>> BEGIN Data lines

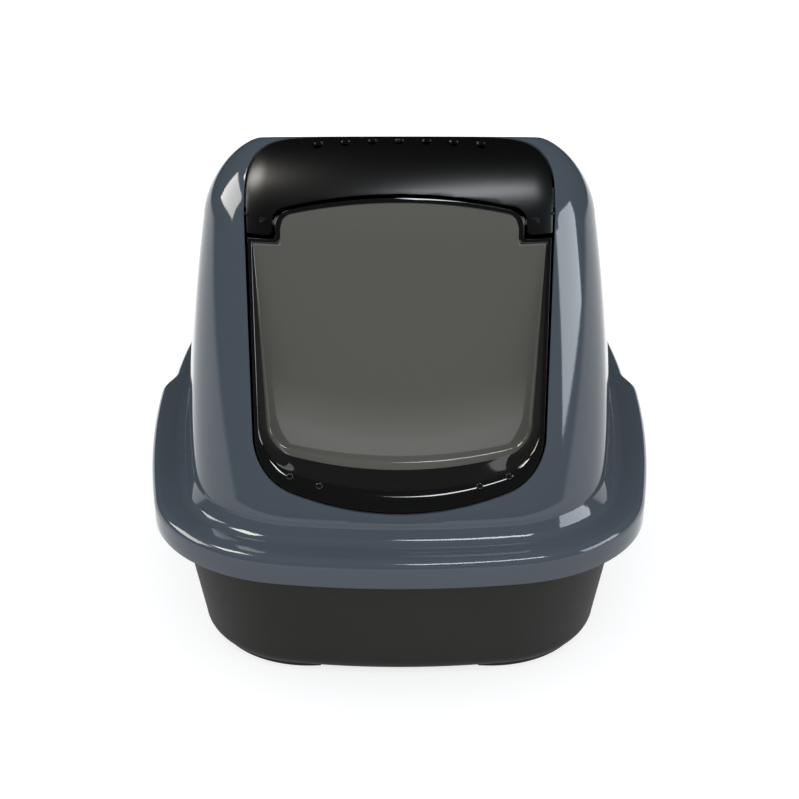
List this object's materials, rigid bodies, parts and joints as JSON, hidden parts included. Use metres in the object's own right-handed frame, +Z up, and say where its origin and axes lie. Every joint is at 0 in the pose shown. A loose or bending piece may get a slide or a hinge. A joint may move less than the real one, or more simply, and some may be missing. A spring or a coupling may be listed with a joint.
{
  "type": "hooded litter box",
  "caption": "Hooded cat litter box: open tray, lift-off hood, top cover with vents that hinges up, and a smoked flap that swings in the doorway.",
  "frame": {"origin": "bottom centre of the bounding box, on the floor under the feet", "axes": "+Z up, the doorway faces -Y, +X is the right side seen from behind the box's front as pictured"},
  "size_m": [0.4028, 0.58, 0.3538],
  "materials": {
    "tray": "satin",
    "hood": "gloss",
    "cover": "gloss",
    "flap": "gloss, smoked, nearly opaque",
    "pin": "satin",
    "frame": "matt",
    "filter": "matt felt"
  },
  "bodies": {
    "tray": {"base_tray": "tray"},
    "hood": {"hood_shell": "hood", "cover_pin_left": "pin", "cover_pin_right": "pin"},
    "cover": {"top_cover": "cover", "flap_pin_left": "pin", "flap_pin_right": "pin", "filter_frame": "frame", "carbon_filter": "filter"},
    "flap": {"swing_flap": "flap"}
  },
  "joints": [
    {"name": "hood_lift", "type": "slide", "parent": "tray", "child": "hood", "axis": [0, 0, 1], "range_m": [0, 0.3]},
    {"name": "cover_hinge", "type": "hinge", "parent": "hood", "child": "cover", "pos_m": [0, -0.11295, 0.34225], "axis": [-1, 0, 0], "range_deg": [0, 70]},
    {"name": "flap_swing", "type": "hinge", "parent": "cover", "child": "flap", "pos_m": [0, -0.17122, 0.305], "axis": [1, 0, 0], "range_deg": [-60, 60]}
  ]
}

>> END Data lines

Return the whole listing exactly.

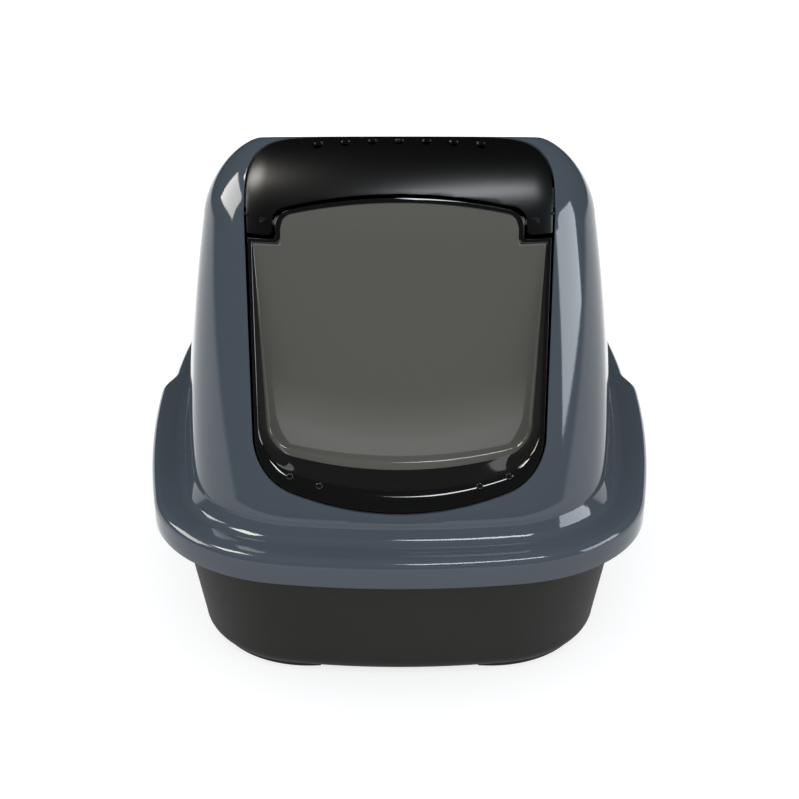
List this object's materials, rigid bodies, parts and joints as JSON, hidden parts included. Use metres in the object's own right-handed frame, +Z up, and say where its origin and axes lie. Every joint is at 0 in the pose shown. A loose or bending piece may get a slide or a hinge. A joint may move less than the real one, or more simply, and some may be missing. A spring or a coupling may be listed with a joint.
{
  "type": "hooded litter box",
  "caption": "Hooded cat litter box: open tray, lift-off hood, top cover with vents that hinges up, and a smoked flap that swings in the doorway.",
  "frame": {"origin": "bottom centre of the bounding box, on the floor under the feet", "axes": "+Z up, the doorway faces -Y, +X is the right side seen from behind the box's front as pictured"},
  "size_m": [0.4028, 0.58, 0.3538],
  "materials": {
    "tray": "satin",
    "hood": "gloss",
    "cover": "gloss",
    "flap": "gloss, smoked, nearly opaque",
    "pin": "satin",
    "frame": "matt",
    "filter": "matt felt"
  },
  "bodies": {
    "tray": {"base_tray": "tray"},
    "hood": {"hood_shell": "hood", "cover_pin_left": "pin", "cover_pin_right": "pin"},
    "cover": {"top_cover": "cover", "flap_pin_left": "pin", "flap_pin_right": "pin", "filter_frame": "frame", "carbon_filter": "filter"},
    "flap": {"swing_flap": "flap"}
  },
  "joints": [
    {"name": "hood_lift", "type": "slide", "parent": "tray", "child": "hood", "axis": [0, 0, 1], "range_m": [0, 0.3]},
    {"name": "cover_hinge", "type": "hinge", "parent": "hood", "child": "cover", "pos_m": [0, -0.11295, 0.34225], "axis": [-1, 0, 0], "range_deg": [0, 70]},
    {"name": "flap_swing", "type": "hinge", "parent": "cover", "child": "flap", "pos_m": [0, -0.17122, 0.305], "axis": [1, 0, 0], "range_deg": [-60, 60]}
  ]
}